### Task details
For each line that holds "this", copy the line out.

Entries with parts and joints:
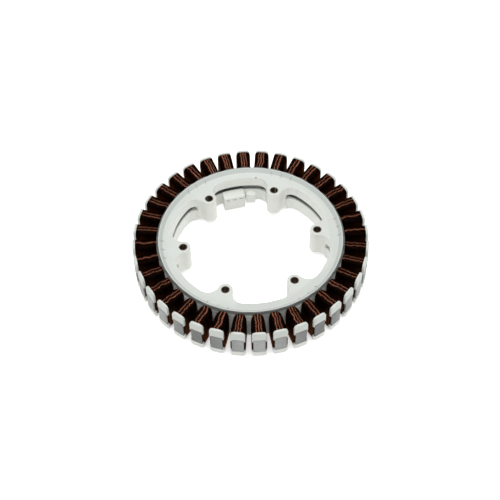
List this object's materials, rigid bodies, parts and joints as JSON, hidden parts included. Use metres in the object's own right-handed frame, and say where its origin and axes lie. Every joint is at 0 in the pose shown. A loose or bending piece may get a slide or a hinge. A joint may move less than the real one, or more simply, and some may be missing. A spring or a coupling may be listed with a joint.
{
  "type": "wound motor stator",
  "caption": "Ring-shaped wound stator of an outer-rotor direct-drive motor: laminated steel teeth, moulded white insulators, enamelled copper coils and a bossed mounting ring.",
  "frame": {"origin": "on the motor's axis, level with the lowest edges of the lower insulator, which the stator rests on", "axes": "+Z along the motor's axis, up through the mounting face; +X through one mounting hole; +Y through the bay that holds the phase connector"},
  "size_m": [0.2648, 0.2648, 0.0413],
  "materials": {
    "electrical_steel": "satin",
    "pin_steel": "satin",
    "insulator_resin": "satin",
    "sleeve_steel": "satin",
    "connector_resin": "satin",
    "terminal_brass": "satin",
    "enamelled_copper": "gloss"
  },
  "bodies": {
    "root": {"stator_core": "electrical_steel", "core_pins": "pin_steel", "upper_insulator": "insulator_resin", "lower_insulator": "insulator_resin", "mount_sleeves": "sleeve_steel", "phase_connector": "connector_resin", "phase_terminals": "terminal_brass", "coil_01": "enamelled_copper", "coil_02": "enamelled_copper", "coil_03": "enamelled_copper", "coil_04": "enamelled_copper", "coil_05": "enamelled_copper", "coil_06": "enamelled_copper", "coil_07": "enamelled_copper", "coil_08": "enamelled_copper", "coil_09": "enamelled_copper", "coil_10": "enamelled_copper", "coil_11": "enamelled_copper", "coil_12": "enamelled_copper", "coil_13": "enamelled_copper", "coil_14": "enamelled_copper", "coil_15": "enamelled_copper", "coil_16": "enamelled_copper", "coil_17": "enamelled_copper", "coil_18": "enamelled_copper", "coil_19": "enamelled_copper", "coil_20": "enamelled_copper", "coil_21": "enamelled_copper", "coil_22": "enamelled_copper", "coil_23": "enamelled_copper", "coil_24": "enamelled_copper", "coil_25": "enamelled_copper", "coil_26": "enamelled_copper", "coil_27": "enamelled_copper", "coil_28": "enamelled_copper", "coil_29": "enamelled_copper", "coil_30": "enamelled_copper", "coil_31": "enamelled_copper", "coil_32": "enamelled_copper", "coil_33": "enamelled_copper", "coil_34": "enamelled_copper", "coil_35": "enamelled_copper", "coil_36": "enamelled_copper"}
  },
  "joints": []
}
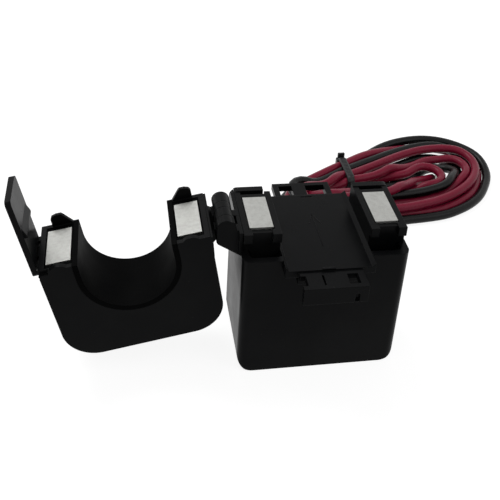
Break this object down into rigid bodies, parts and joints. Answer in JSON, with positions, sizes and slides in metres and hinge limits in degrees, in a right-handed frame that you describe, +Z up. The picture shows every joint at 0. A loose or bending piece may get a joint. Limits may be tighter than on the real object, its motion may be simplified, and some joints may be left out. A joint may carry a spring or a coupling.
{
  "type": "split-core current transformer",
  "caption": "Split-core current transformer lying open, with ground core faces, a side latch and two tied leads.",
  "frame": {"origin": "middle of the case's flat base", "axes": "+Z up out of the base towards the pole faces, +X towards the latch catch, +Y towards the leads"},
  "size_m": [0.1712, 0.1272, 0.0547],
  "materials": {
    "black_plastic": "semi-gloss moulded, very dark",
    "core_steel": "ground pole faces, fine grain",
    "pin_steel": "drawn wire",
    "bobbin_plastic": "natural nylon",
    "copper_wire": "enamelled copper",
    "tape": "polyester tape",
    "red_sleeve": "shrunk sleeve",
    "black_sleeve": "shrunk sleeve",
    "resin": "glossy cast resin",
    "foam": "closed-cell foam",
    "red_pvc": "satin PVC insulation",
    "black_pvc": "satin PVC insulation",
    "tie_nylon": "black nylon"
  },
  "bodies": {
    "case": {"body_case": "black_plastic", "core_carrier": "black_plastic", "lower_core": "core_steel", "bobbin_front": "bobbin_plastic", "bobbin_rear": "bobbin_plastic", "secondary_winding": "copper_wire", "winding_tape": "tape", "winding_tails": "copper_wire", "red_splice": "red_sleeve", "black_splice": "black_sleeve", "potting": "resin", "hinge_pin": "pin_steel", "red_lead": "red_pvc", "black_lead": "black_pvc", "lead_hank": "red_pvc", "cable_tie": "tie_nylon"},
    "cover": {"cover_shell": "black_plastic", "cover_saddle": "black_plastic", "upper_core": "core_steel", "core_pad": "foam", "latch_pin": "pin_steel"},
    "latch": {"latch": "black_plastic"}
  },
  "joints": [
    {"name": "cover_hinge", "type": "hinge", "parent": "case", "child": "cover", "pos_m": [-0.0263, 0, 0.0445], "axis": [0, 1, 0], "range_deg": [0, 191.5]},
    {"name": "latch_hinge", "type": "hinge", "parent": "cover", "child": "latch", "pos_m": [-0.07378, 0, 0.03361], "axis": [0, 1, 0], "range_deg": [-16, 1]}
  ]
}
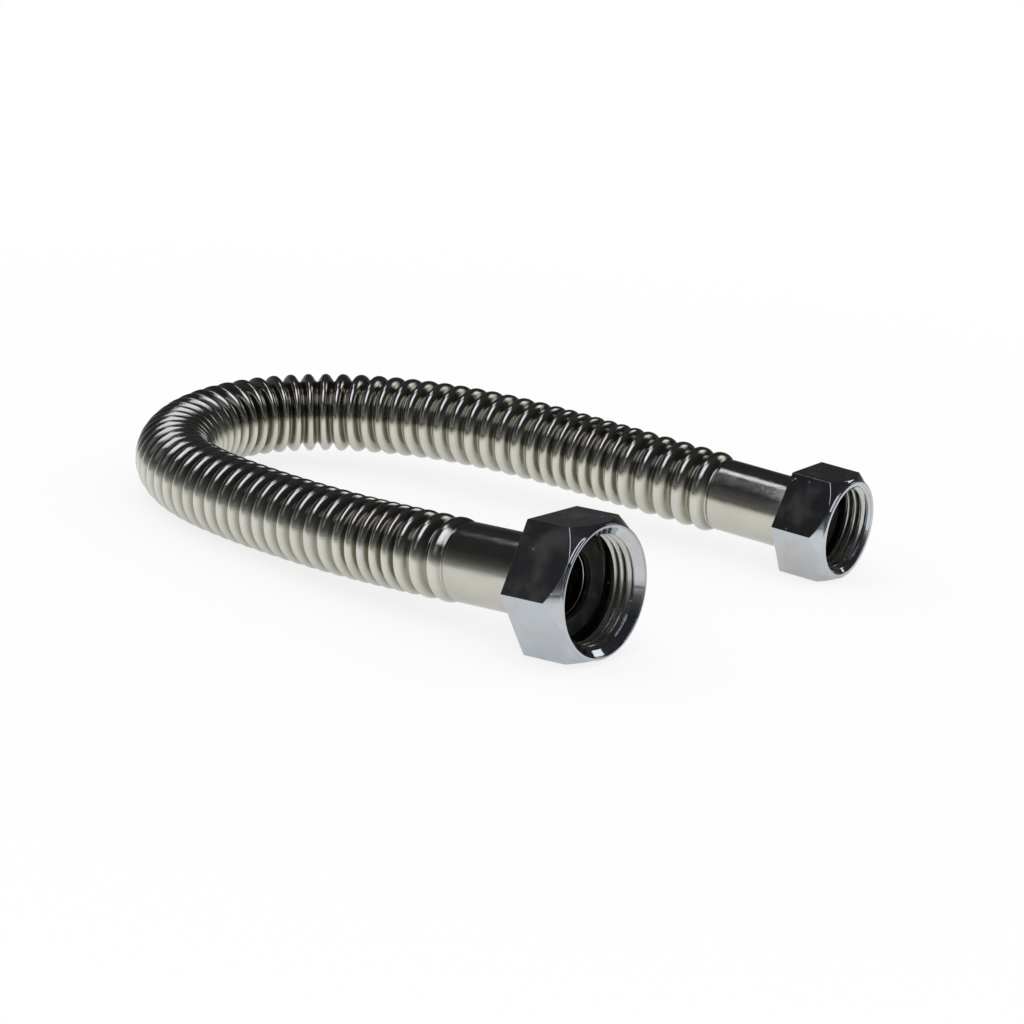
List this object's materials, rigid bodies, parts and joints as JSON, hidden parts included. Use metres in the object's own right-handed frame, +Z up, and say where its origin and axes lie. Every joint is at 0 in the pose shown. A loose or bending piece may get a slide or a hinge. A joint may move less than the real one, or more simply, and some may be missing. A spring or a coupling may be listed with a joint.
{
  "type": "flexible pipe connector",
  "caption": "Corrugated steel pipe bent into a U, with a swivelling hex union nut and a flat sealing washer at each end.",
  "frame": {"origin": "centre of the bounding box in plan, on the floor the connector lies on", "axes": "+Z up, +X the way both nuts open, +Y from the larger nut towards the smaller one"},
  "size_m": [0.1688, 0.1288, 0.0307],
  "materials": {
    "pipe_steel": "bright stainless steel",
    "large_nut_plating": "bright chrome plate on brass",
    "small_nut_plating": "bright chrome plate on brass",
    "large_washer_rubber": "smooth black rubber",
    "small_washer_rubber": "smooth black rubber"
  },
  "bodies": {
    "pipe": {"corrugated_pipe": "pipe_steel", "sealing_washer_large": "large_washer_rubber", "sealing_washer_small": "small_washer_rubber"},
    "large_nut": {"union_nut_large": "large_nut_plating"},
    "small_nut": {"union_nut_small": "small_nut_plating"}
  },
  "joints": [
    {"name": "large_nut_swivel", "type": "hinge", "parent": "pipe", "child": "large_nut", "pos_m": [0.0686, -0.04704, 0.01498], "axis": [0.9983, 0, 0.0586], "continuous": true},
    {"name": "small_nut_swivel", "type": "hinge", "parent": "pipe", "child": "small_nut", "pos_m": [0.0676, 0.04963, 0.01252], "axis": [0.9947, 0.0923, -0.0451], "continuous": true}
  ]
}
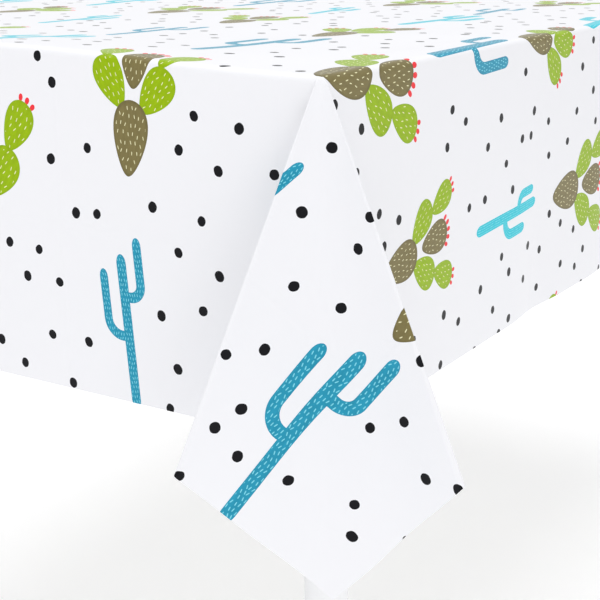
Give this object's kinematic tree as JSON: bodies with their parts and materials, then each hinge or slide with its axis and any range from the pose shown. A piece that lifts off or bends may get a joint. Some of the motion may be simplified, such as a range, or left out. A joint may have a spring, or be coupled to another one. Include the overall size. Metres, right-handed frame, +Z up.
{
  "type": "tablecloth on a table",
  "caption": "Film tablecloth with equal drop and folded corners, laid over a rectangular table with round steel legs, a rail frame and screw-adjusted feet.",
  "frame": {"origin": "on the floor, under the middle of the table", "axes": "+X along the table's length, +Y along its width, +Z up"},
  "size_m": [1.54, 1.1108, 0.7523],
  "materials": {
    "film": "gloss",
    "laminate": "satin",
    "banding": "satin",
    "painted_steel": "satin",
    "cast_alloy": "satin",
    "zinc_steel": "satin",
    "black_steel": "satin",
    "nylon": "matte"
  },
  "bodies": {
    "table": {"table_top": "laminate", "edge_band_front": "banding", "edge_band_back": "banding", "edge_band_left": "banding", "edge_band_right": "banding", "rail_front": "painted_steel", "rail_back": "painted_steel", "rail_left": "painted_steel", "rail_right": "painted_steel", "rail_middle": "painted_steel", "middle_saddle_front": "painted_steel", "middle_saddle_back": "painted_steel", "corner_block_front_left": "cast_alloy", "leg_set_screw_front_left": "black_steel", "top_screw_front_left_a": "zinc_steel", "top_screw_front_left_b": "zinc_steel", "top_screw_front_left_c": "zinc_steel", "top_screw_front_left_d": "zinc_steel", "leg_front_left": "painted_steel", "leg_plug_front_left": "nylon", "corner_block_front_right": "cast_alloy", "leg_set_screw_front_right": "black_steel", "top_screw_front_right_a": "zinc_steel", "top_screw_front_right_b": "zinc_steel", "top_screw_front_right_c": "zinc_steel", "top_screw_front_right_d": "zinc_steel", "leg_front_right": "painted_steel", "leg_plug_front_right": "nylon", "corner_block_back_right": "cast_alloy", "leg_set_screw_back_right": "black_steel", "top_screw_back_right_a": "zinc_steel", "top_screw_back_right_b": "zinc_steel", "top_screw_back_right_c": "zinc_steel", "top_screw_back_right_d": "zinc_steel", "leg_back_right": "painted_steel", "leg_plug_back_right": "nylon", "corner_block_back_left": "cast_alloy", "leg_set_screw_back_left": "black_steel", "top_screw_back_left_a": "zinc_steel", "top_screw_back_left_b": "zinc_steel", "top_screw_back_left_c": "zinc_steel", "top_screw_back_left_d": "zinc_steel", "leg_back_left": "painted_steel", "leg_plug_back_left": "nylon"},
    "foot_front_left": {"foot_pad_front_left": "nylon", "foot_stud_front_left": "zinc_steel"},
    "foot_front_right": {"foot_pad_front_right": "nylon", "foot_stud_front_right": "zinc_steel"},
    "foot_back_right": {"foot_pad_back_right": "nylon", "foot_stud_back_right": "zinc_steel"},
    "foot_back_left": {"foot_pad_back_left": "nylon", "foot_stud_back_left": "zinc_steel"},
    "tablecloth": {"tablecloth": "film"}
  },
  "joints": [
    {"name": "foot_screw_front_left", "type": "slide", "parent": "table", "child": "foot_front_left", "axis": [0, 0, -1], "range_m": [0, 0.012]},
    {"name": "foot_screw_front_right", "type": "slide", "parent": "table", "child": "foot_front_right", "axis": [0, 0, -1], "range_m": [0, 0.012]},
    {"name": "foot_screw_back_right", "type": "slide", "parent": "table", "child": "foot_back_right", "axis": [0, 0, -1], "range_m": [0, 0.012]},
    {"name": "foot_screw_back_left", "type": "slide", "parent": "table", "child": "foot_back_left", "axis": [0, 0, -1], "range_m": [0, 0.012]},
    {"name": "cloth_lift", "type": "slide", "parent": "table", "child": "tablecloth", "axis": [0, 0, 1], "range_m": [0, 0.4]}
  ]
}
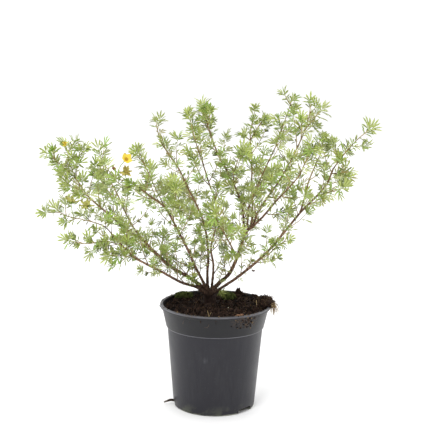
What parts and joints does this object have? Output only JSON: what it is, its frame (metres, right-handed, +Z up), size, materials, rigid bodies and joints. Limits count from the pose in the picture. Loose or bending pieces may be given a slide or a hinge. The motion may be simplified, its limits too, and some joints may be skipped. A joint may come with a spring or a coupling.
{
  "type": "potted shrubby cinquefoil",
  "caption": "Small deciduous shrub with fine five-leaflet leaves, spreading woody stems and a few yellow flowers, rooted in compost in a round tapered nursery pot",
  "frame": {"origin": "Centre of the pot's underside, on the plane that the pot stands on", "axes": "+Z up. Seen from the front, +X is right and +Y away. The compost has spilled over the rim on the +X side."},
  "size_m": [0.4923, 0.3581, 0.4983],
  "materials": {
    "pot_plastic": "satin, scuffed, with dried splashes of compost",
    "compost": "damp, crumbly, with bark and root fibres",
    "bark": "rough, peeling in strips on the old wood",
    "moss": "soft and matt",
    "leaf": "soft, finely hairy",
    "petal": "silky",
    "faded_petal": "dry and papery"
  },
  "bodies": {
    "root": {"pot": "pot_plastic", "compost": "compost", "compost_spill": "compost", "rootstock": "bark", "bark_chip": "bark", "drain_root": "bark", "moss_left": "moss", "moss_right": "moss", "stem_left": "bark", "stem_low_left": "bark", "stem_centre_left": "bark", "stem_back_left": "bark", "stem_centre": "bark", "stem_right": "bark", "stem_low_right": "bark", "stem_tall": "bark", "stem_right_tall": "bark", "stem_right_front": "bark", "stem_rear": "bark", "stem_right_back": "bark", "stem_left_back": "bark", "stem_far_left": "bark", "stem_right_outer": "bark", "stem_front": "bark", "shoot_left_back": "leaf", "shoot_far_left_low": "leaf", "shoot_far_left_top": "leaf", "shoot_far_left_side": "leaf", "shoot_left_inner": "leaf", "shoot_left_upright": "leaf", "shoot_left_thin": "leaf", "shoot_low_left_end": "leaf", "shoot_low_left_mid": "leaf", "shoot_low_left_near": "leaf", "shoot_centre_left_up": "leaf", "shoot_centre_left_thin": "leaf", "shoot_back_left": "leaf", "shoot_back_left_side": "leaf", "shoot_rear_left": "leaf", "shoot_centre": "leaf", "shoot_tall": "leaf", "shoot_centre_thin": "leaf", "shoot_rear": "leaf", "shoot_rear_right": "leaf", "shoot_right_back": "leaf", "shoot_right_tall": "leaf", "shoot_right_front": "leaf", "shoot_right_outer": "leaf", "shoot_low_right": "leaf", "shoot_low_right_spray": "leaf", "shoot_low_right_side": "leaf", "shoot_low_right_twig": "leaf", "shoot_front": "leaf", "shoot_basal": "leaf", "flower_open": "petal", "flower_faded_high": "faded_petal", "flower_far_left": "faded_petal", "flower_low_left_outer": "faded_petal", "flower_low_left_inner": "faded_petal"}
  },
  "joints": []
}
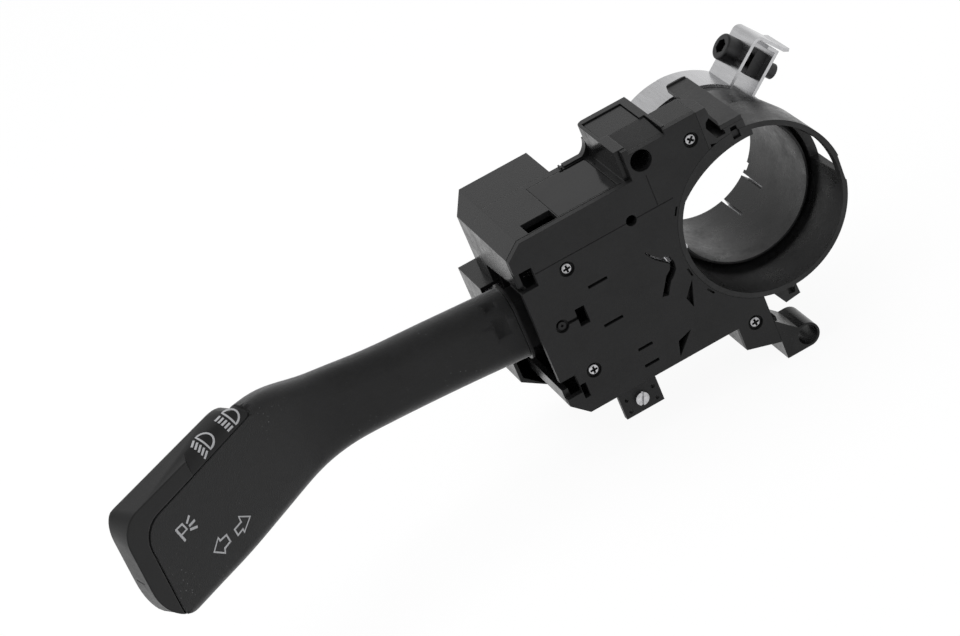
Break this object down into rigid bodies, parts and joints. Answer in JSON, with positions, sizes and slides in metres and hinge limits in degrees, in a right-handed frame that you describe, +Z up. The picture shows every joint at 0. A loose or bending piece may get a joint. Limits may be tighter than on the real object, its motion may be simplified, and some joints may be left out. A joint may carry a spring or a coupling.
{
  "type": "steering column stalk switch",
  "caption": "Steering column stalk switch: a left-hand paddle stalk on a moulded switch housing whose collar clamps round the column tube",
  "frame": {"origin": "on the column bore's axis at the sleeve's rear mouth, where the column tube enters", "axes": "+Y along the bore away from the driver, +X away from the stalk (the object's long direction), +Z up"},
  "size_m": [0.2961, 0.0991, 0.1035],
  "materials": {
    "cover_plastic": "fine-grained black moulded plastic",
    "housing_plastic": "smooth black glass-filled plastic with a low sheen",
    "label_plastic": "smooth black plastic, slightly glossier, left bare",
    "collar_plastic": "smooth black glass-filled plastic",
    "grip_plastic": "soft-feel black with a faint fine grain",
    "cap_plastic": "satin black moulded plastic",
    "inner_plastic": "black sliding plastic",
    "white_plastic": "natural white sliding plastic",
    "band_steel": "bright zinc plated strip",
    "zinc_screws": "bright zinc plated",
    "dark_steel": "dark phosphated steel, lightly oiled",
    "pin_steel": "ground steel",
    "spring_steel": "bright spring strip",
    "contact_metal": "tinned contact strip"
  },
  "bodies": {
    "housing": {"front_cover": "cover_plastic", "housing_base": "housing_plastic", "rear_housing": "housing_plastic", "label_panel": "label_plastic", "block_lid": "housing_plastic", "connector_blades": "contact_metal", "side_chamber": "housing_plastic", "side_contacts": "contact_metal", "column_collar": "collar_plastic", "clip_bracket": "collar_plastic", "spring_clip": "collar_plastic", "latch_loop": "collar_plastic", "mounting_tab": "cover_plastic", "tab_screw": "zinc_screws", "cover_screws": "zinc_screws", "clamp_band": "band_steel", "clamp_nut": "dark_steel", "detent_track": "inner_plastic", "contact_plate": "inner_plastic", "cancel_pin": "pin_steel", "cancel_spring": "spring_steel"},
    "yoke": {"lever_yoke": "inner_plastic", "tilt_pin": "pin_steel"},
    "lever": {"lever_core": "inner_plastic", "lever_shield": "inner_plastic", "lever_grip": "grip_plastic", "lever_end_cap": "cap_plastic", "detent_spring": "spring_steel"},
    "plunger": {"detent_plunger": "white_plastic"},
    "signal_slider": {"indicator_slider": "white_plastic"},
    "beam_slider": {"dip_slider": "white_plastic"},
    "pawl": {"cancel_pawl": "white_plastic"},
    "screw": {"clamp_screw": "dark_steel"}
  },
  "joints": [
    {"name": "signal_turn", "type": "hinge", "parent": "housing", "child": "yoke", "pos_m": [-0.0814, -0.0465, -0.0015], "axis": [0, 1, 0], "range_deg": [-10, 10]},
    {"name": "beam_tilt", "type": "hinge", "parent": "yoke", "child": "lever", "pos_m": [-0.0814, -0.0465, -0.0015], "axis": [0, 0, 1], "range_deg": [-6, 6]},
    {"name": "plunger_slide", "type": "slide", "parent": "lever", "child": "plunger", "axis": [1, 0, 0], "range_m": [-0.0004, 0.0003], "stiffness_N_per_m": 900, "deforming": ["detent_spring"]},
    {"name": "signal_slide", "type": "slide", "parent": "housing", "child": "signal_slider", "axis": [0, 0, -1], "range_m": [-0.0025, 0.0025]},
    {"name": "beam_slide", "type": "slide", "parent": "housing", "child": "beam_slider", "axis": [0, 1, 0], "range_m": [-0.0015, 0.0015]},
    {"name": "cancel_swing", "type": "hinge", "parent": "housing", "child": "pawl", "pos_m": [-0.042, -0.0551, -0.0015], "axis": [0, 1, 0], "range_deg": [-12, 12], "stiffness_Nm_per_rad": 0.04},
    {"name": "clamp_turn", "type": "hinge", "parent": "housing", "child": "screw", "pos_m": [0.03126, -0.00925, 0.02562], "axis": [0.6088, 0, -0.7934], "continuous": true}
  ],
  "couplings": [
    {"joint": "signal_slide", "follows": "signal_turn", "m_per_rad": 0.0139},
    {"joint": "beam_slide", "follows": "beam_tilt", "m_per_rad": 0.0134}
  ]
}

### Expected answer
List this object's materials, rigid bodies, parts and joints as JSON, hidden parts included. Use metres in the object's own right-handed frame, and say where its origin and axes lie. Every joint is at 0 in the pose shown. A loose or bending piece may get a slide or a hinge. A joint may move less than the real one, or more simply, and some may be missing. A spring or a coupling may be listed with a joint.
Break this object down into rigid bodies, parts and joints. Answer in JSON, with positions, sizes and slides in metres and hinge limits in degrees, in a right-handed frame that you describe, +Z up. The picture shows every joint at 0. A loose or bending piece may get a joint. Limits may be tighter than on the real object, its motion may be simplified, and some joints may be left out. A joint may carry a spring or a coupling.
List this object's materials, rigid bodies, parts and joints as JSON, hidden parts included. Use metres in the object's own right-handed frame, +Z up, and say where its origin and axes lie. Every joint is at 0 in the pose shown. A loose or bending piece may get a slide or a hinge. A joint may move less than the real one, or more simply, and some may be missing. A spring or a coupling may be listed with a joint.
Give this object's kinematic tree as JSON: bodies with their parts and materials, then each hinge or slide with its axis and any range from the pose shown. A piece that lifts off or bends may get a joint. Some of the motion may be simplified, such as a range, or left out. A joint may have a spring, or be coupled to another one. Include the overall size. Metres, right-handed frame, +Z up.
What parts and joints does this object have? Output only JSON: what it is, its frame (metres, right-handed, +Z up), size, materials, rigid bodies and joints. Limits count from the pose in the picture. Loose or bending pieces may be given a slide or a hinge. The motion may be simplified, its limits too, and some joints may be skipped. A joint may come with a spring or a coupling.
Break this object down into rigid bodies, parts and joints. Answer in JSON, with positions, sizes and slides in metres and hinge limits in degrees, in a right-handed frame that you describe, +Z up. The picture shows every joint at 0. A loose or bending piece may get a joint. Limits may be tighter than on the real object, its motion may be simplified, and some joints may be left out. A joint may carry a spring or a coupling.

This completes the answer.